Implement the code to solve the algorithm.

    class Solution:
        def canVisitAllRooms(self, R: List[List[int]]) -> bool:
            vis, stack, count = [False for _ in range(len(R))], [0], 1
            vis[0] = 1
            while stack:
                keys = R[stack.pop()]
                for k in keys:
                    if not vis[k]:
                        stack.append(k)
                        vis[k] = True
                        count += 1
            return len(R) == count

    class Solution {
        public boolean canVisitAllRooms(List<List<Integer>> rooms) {     
            Map<Integer, List<Integer>> graph = new HashMap<>();
            for(int i = 0; i < rooms.size(); i++) {
                graph.put(i, rooms.get(i));
            }
            boolean[] visited = new boolean[rooms.size()];
            Stack<Integer> s = new Stack<>();
            for(Integer room : graph.keySet()) {
                s.push(room);
    
                while(s.isEmpty() == false) {
                    Integer r = s.pop();
                    if (visited[r] != true) {
                        visited[r] = true;
                        for(Integer reachable: graph.get(r)) {
                            if (visited[reachable] != true)
                                s.push(reachable);
                        }
                    }
                }
                
                for(boolean b : visited)
                    if (b == false)
                        return false;
                
            }
            return true;
        }
    }

5: R-eview

Review the code by running specific example(s) and recording values (watchlist) of your code's variables along the way.

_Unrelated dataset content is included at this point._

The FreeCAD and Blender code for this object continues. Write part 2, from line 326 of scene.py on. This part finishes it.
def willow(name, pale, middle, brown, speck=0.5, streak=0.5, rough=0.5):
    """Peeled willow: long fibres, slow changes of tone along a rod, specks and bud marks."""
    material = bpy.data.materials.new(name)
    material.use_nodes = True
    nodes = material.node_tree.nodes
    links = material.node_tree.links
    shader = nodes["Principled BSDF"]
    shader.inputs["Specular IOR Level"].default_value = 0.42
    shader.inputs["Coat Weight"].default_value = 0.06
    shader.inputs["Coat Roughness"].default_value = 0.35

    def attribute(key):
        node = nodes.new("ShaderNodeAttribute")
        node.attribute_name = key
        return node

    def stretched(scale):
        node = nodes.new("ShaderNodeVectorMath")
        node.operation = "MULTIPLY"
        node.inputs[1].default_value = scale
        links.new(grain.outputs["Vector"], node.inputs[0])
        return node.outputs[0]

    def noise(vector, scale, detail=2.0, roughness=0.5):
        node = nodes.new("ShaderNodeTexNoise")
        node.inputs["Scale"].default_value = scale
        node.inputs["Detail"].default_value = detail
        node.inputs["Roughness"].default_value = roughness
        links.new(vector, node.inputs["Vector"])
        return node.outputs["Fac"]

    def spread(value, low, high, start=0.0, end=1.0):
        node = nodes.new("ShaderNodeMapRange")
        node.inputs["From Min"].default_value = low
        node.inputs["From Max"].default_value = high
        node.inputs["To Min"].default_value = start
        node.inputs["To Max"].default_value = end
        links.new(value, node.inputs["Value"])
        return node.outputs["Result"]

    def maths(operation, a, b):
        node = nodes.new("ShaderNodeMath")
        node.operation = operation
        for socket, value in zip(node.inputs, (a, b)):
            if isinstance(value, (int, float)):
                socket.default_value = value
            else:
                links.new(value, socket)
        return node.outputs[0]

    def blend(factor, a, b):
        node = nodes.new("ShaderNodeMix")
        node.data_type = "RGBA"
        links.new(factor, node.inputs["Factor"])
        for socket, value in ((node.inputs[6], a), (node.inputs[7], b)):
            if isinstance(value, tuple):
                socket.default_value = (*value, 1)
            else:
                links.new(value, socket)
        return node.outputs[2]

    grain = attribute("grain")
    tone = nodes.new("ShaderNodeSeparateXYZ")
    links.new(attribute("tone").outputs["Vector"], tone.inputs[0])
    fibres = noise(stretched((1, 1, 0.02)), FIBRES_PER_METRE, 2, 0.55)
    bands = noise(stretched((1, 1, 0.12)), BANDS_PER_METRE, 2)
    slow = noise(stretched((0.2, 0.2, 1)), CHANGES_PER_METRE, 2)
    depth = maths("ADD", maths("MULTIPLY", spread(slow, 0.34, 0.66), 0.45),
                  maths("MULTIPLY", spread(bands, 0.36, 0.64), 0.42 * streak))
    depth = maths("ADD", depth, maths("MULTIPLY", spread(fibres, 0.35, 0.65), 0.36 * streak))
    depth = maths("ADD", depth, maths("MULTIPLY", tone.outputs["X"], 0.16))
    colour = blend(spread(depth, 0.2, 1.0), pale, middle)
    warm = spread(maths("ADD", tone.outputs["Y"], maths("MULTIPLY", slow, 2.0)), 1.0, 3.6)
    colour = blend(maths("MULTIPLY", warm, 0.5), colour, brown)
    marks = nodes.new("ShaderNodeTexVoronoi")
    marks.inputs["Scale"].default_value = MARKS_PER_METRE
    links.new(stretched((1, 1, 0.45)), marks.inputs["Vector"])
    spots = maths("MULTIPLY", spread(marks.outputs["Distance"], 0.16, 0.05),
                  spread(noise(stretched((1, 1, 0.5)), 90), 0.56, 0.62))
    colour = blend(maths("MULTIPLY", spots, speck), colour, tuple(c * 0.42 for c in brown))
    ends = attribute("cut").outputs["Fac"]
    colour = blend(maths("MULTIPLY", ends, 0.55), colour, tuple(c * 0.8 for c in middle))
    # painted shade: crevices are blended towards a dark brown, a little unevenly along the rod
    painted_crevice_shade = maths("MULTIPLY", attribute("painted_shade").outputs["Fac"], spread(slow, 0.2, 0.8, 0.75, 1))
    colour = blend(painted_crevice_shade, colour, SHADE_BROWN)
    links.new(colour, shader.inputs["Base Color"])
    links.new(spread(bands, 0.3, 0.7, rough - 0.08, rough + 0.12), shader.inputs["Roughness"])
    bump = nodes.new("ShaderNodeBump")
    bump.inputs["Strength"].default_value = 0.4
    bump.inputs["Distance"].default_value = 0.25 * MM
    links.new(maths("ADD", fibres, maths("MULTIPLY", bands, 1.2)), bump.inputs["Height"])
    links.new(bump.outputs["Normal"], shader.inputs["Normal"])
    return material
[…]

• Trace through your code with an input to check for the expected output
• Catch possible edge cases and off-by-one errorS and verify the code works for the happy and edge cases you created in the “Understand” section

6: E-valuate

Evaluate the performance of your algorithm and state any strong/weak or future potential work.

Time Complexity: The time complexity for this algorithm is O(N + K), where N is the number of rooms and K is the number of Keys.
Space Complexity: The space complexity is O(N) since we are using a list to store the visited rooms list.